_Directive_
Quote precisely the run of lines opening with the line containing "whole = FreeCAD.BoundBox()" and closing with the line containing "obj.parent = rigid_bodies[body]", and nothing else.

_Data shown_
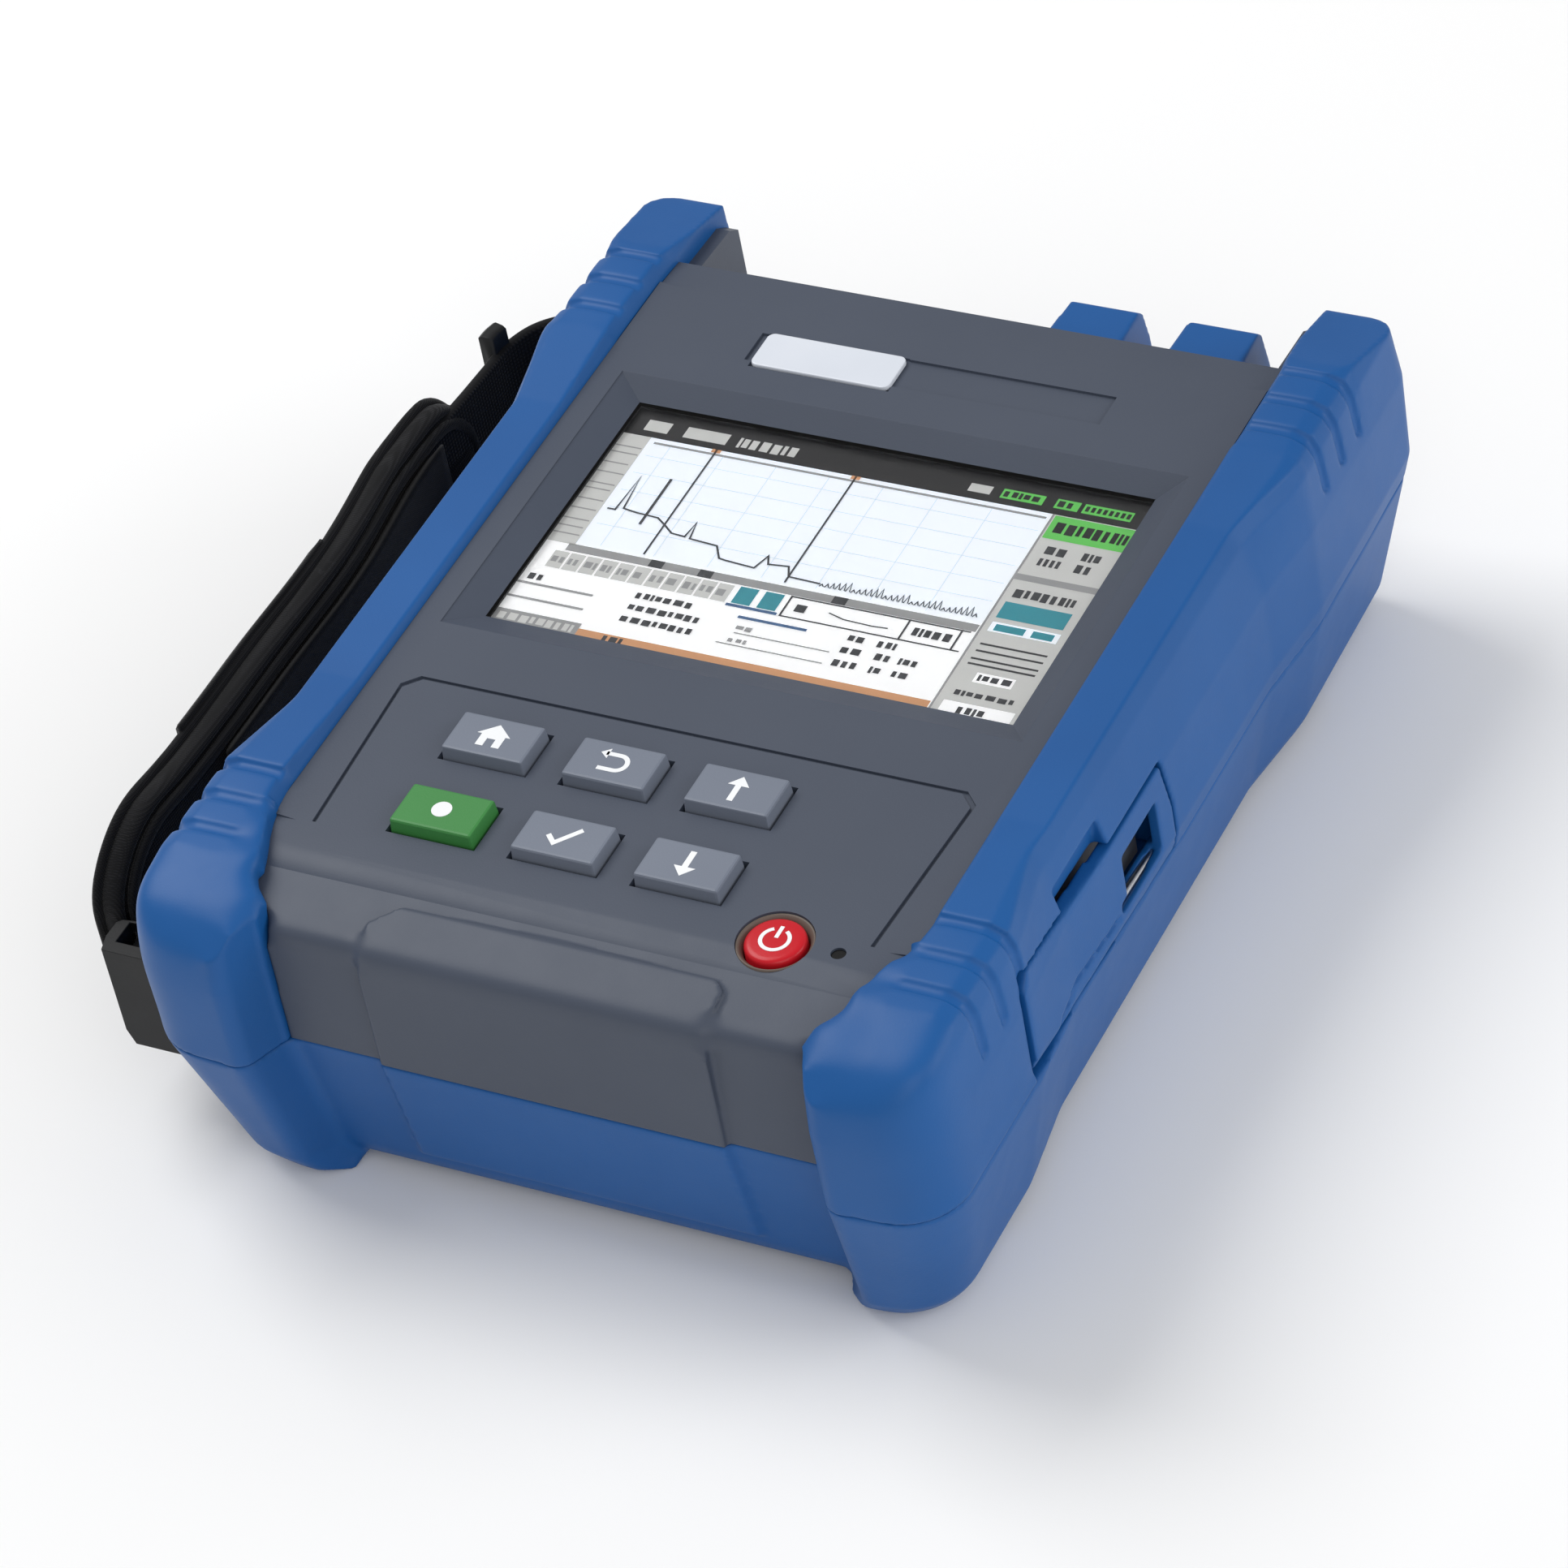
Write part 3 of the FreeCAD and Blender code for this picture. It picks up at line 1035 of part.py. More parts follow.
battery = box("battery_block", ("-cell_wide/2", "cell_wide/2"), ("cell_front", "cell_front+cell_long"),
              (cell_low, cell_top))
node(battery, "battery_pack")
hatch = box("hatch_plate", (f"{well_x[0]}-hatch_lap+hatch_gap", f"{well_x[1]}+hatch_lap-hatch_gap"),
            (f"{well_y[0]}-hatch_lap+hatch_gap", f"{well_y[1]}+hatch_lap-hatch_gap"),
            ("belly", "belly+hatch_thick"))
hatch_sinks = [rod(f"hatch_sink_{number}", "screw_head*0.8+0.1", (x, y, "belly-1"), "1+screw_head_high*0.6")
               for number, (x, y) in enumerate(HATCH_SCREWS)]
hatch_clear = [rod(f"hatch_clear_{number}", "screw_radius*0.8+0.1", (x, y, "belly-1"), "9")
               for number, (x, y) in enumerate(HATCH_SCREWS)]
node(cut("hatch_form", hatch, hatch_sinks + hatch_clear), "battery_cover")

screws("hatch_screws", HATCH_SCREWS, "screw_radius*0.8", "screw_head*0.8", "screw_head_high*0.6",
       "belly+screw_head_high*0.6", "6", 1)
screws("case_screws", POSTS, "screw_radius", "screw_head", "screw_head_high", "belly+6",
       "seam_front+9-belly-6", 1)
main_board = cut("main_board_form", box("main_board_plate", ("-board_wide/2", "board_wide/2"),
                                        ("board_front", "board_rear"),
                                        ("board_low", "board_low+board_thick")),
                 [rod(f"board_clear_{number}", "screw_radius*0.8+0.2", (x, y, "board_low-1"), "9")
                  for number, (x, y) in enumerate(BOARD_SCREWS)])
node(main_board, "main_board")
screws("board_screws", BOARD_SCREWS, "screw_radius*0.8", "screw_head*0.8", "screw_head_high",
       "board_low+board_thick", "board_thick+6", -1)
module = box("module_form", ("module_left", "module_right"), ("module_front", "module_rear-0.4"),
             ("board_low+board_thick", "module_top"))
node(module, "optical_module")

# ---------------------------------------------------------------------------------------------
# Tilt stand
# ---------------------------------------------------------------------------------------------
stand_blank = box("stand_blank", ("-stand_wide/2", "stand_wide/2"), (stand_front, stand_axis_y),
                  ("belly+0.2", "belly+0.2+stand_thick"))
stand_roll = rod("stand_roll", "stand_thick/2", ("-stand_wide/2", stand_axis_y, stand_axis_z),
                 "stand_wide", "X")
stand_open = box("stand_open", ("-stand_wide/2+stand_leg", "stand_wide/2-stand_leg"),
                 (f"{stand_front}+stand_leg", f"{stand_axis_y}-stand_leg/2"), ("-1", "belly+9"))
stand_hole = rod("stand_hole", "stand_pin+pin_gap", ("-stand_wide", stand_axis_y, stand_axis_z),
                 "stand_wide*2", "X")
node(cut("tilt_stand_form", fuse("stand_body", [stand_blank, stand_roll]), [stand_open, stand_hole]),
     "tilt_stand")

node(rod("stand_pin_form", "stand_pin", stand_pin_start, stand_pin_long, "X"), "stand_pin")

# ---------------------------------------------------------------------------------------------
# Hand strap on the left side
# ---------------------------------------------------------------------------------------------


def lug(label, place_y, toward):
    """A strap loop: base plate on the case side, two arms and an outer bar."""
    front, rear = f"({place_y})", f"({place_y}+lug_long)"
    base = box(label + "_base", ("-case_half+waist_inset-lug_base", "-cover_half-5"), (front, rear),
               ("lug_low", "lug_top"))
    out = "(-lug_out)"
    arms = prism(label + "_arms", "XY", [
        ("-case_half+waist_inset", front), ("-case_half+waist_inset", rear),
        (f"{out}+1", f"{rear}-{'2.5' if toward > 0 else '0'}"), (out, f"{rear}-3.5"),
        (out, f"{front}+3.5"), (f"{out}+1", f"{front}+{'0' if toward > 0 else '2.5'}")],
        "lug_low", "lug_top")
    slot = box(label + "_slot", ("-lug_out+lug_bar", "-case_half-lug_base"),
               (f"{front}+lug_bar", f"{rear}-lug_bar"), ("-1", "crest_high*2"))
    # The end towards the pad is open for the webbing; the other end is a closed wall.
    open_y = (f"{front}+lug_bar", f"{rear}+1") if toward > 0 else (f"{front}-1", f"{rear}-lug_bar")
    window = box(label + "_window", ("-lug_out-1", "-case_half-lug_base"), open_y,
                 ("lug_low+lug_bar", "lug_top-lug_bar"))
    bar = box(label + "_bar", (out, f"{out}+lug_bar"), (f"{front}+3.5", f"{rear}-3.5"),
              ("lug_low+lug_bar-1", "lug_top-lug_bar+1"))
    chamfer = prism(label + "_chamfer", "XZ", [
        (f"{out}-1", "lug_low-1"), (f"{out}+lug_chamfer", "lug_low-1"), (f"{out}+lug_chamfer", "lug_low"),
        (out, "lug_low+2.5*lug_chamfer"), (f"{out}-1", "lug_low+2.5*lug_chamfer")], f"{front}-1", f"{rear}+1")
    ring = cut(label + "_ring", arms, [slot, window])
    return node(cut(label + "_form", fuse(label + "_body", [base, ring, bar]), [case_form, chamfer]), label)


lug("front_strap_lug", "lug_front", 1)
lug("rear_strap_lug", "lug_rear", -1)

strap_in = "(-strap_out+strap_thick)"
pad_plan = prism("pad_plan", "XY", [
    ("-strap_out+strap_bow", "strap_front"), ("-strap_out+strap_bow*0.3", "strap_front*0.6"),
    ("-strap_out", "strap_front*0.2"), ("-strap_out", "strap_rear*0.3"),
    ("-strap_out+strap_bow*0.3", "strap_rear*0.65"), ("-strap_out+strap_bow", "strap_rear"),
    (strap_in, "strap_rear"), (strap_in, "strap_front")], "0", "crest_high*2")
pad_side = prism("pad_side", "YZ", [
    ("strap_front", "strap_low+5"), ("strap_front+5", "strap_low"), ("strap_rear-8", "strap_low"),
    ("strap_rear", "strap_low+9"), ("strap_rear", "strap_top-14"), ("strap_rear-14", "strap_top-3"),
    ("strap_rear-34", "strap_top"), ("strap_front+24", "strap_top"), ("strap_front+6", "strap_top-4"),
    ("strap_front", "strap_top-12")], "-strap_out-9", "0")
node(common("strap_pad_form", [pad_plan, pad_side]), "strap_pad")


def strap_band(label, end, sign):
    """Webbing from the pad's inner face to the bar of the lug at one end."""
    bar_in = "(-lug_out+lug_bar)"
    turn = f"({end}+({sign})*(-9))"
    return node(prism(label + "_form", "XY", [
        (bar_in, end), (bar_in, turn), (strap_in, f"{turn}-({sign})*9"),
        (strap_in, f"{turn}-({sign})*(9+band_lap)"),
        (f"{strap_in}+band_thick", f"{turn}-({sign})*(9+band_lap)"),
        (f"{strap_in}+band_thick", f"{turn}-({sign})*8.6"), (f"{bar_in}+band_thick", f"{turn}+({sign})*0.4"),
        (f"{bar_in}+band_thick", end)], "band_low", "band_low+band_wide"), label)


strap_band("strap_band_front", "(lug_front+lug_bar+0.4)", -1)
strap_band("strap_band_rear", "(lug_rear+lug_long-lug_bar-0.4)", 1)


# ---------------------------------------------------------------------------------------------
# Checks and export
# ---------------------------------------------------------------------------------------------
def main():
    doc.recompute()
    broken = [thing.Label for thing in doc.Objects if set(thing.State) & {"Invalid", "Error"}]
    for thing in NODES:
        if thing.Shape.isNull() or not thing.Shape.isValid() or not thing.Shape.Solids:
            broken.append(thing.Label)
    if broken:
        raise SystemExit("failed: " + ", ".join(broken))
    os.makedirs("parts", exist_ok=True)
    whole = FreeCAD.BoundBox()
    for thing in NODES:
        thing.Shape.exportStep(f"parts/{thing.Label}.step")
        whole.add(thing.Shape.BoundBox)
    print("nodes", len(NODES), "box", whole)


main()
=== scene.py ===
"""Looks of a hand-held optical time domain reflectometer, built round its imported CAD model.

Metres, in the model's own frame: X across the case, Y from the front edge to the fibre ports, Z up.
"""
import json
import math

import bmesh
import bpy
import numpy as np
from mathutils import Matrix, Vector
from mathutils.bvhtree import BVHTree

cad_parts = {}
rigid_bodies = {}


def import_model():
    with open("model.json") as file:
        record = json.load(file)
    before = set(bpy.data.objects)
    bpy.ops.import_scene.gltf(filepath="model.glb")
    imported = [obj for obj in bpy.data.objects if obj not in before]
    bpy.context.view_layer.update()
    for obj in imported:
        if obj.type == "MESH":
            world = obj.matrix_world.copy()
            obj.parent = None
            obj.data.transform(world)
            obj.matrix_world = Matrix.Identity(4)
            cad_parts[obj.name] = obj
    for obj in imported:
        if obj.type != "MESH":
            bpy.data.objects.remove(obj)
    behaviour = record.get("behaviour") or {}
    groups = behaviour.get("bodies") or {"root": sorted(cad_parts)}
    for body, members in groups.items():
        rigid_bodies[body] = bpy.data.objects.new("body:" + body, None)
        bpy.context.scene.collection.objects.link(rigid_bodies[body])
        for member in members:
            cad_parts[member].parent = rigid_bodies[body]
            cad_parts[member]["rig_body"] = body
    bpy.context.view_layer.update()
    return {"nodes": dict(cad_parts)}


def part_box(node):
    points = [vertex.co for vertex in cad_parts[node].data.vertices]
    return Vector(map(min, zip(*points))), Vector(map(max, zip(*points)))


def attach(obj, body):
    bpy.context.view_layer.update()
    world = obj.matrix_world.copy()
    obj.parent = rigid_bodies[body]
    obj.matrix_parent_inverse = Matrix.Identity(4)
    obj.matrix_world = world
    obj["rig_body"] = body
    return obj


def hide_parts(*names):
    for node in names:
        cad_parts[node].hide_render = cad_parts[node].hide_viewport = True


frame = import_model()
NODES = frame["nodes"]
MM = 0.001

# ---------------------------------------------------------------------------------------------
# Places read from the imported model
# ---------------------------------------------------------------------------------------------
def centre(node):
    """The middle of a CAD node's box."""
    low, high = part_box(node)
    return (low + high) / 2


MIDDLE_X = centre("top_cover").x
LCD_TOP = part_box("lcd_module")[1].z
BUTTON_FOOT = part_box("power_button")[0].z / MM
WINDOW_LOW, WINDOW_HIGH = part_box("screen_window")
PAD_LOW, PAD_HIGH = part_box("strap_pad")


# ---------------------------------------------------------------------------------------------
# Materials
# ---------------------------------------------------------------------------------------------
NOTHING, ALL = (0, 0, 0, 1), (1, 1, 1, 1)      # the two ends of a mask


def rgb(red, green, blue):
    """A colour given in display values 0 to 255, as linear light by the sRGB curve."""
    return tuple(((v / 255 + 0.055) / 1.055) ** 2.4 if v > 10 else v / 255 / 12.92
                 for v in (red, green, blue)) + (1.0,)


class Surface:
    """A principled material with a few nodes built round it."""

    def __init__(self, name, **settings):
        self.material = bpy.data.materials.new(name)
        self.material.use_nodes = True
        self.tree = self.material.node_tree
        self.shader = self.tree.nodes["Principled BSDF"]
        for key, value in settings.items():
            self.shader.inputs[key.replace("_", " ")].default_value = value
        self.place = self.tree.nodes.new("ShaderNodeTexCoord").outputs["Object"]

    def node(self, kind, **values):
        """A new shader node with its sockets or properties set."""
        made = self.tree.nodes.new(kind)
        for key, value in values.items():
            if key in made.inputs:
                made.inputs[key].default_value = value
            else:
                setattr(made, key, value)
        return made

    def link(self, a, b):
        """Join an output to an input."""
        self.tree.links.new(a, b)

    def noise(self, scale, detail=3.0, rough=0.55, stretch=None):
        """Cloudy noise in the object's own coordinates, drawn out if a stretch is given."""
        made = self.node("ShaderNodeTexNoise", Scale=scale, Detail=detail, Roughness=rough)
        source = self.place
        if stretch:
            mapping = self.node("ShaderNodeMapping", Scale=stretch)
            self.link(self.place, mapping.inputs["Vector"])
            source = mapping.outputs[0]
        self.link(source, made.inputs["Vector"])
        return made.outputs["Fac"]

    def ramp(self, value, stops):
        """Colours at places between 0 and 1."""
        made = self.node("ShaderNodeValToRGB")
        band = made.color_ramp
        while len(band.elements) < len(stops):
            band.elements.new(0.5)
        for element, (at, colour) in zip(band.elements, stops):
            element.position = at
            element.color = colour
        self.link(value, made.inputs["Fac"])
        return made.outputs["Color"]

    def spread(self, value, low, high):
        """A 0 to 1 value brought to the range low to high."""
        made = self.node("ShaderNodeMapRange")
        made.inputs["To Min"].default_value = low
        made.inputs["To Max"].default_value = high
        self.link(value, made.inputs["Value"])
        return made.outputs[0]

    def mix(self, share, a, b, blend="MIX"):
        """Two colours mixed; each input is a socket or a plain value."""
        made = self.node("ShaderNodeMix", data_type="RGBA", blend_type=blend)
        factor, first, second = made.inputs[0], made.inputs[6], made.inputs[7]
        for socket, value in ((factor, share), (first, a), (second, b)):
            if isinstance(value, bpy.types.NodeSocket):
                self.link(value, socket)
            else:
                socket.default_value = value
        return made.outputs[2]

    def colour(self, socket):
        """Drive the base colour."""
        self.link(socket, self.shader.inputs["Base Color"])

    def rough(self, socket):
        """Drive the roughness."""
        self.link(socket, self.shader.inputs["Roughness"])

    def bump(self, height, distance, strength):
        """Fine relief of a given depth in metres."""
        made = self.node("ShaderNodeBump", Strength=strength, Distance=distance)
        self.link(height, made.inputs["Height"])
        self.link(made.outputs[0], self.shader.inputs["Normal"])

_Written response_
    whole = FreeCAD.BoundBox()
    for thing in NODES:
        thing.Shape.exportStep(f"parts/{thing.Label}.step")
        whole.add(thing.Shape.BoundBox)
    print("nodes", len(NODES), "box", whole)


main()
=== scene.py ===
"""Looks of a hand-held optical time domain reflectometer, built round its imported CAD model.

Metres, in the model's own frame: X across the case, Y from the front edge to the fibre ports, Z up.
"""
import json
import math

import bmesh
import bpy
import numpy as np
from mathutils import Matrix, Vector
from mathutils.bvhtree import BVHTree

cad_parts = {}
rigid_bodies = {}


def import_model():
    with open("model.json") as file:
        record = json.load(file)
    before = set(bpy.data.objects)
    bpy.ops.import_scene.gltf(filepath="model.glb")
    imported = [obj for obj in bpy.data.objects if obj not in before]
    bpy.context.view_layer.update()
    for obj in imported:
        if obj.type == "MESH":
            world = obj.matrix_world.copy()
            obj.parent = None
            obj.data.transform(world)
            obj.matrix_world = Matrix.Identity(4)
            cad_parts[obj.name] = obj
    for obj in imported:
        if obj.type != "MESH":
            bpy.data.objects.remove(obj)
    behaviour = record.get("behaviour") or {}
    groups = behaviour.get("bodies") or {"root": sorted(cad_parts)}
    for body, members in groups.items():
        rigid_bodies[body] = bpy.data.objects.new("body:" + body, None)
        bpy.context.scene.collection.objects.link(rigid_bodies[body])
        for member in members:
            cad_parts[member].parent = rigid_bodies[body]
            cad_parts[member]["rig_body"] = body
    bpy.context.view_layer.update()
    return {"nodes": dict(cad_parts)}


def part_box(node):
    points = [vertex.co for vertex in cad_parts[node].data.vertices]
    return Vector(map(min, zip(*points))), Vector(map(max, zip(*points)))


def attach(obj, body):
    bpy.context.view_layer.update()
    world = obj.matrix_world.copy()
    obj.parent = rigid_bodies[body]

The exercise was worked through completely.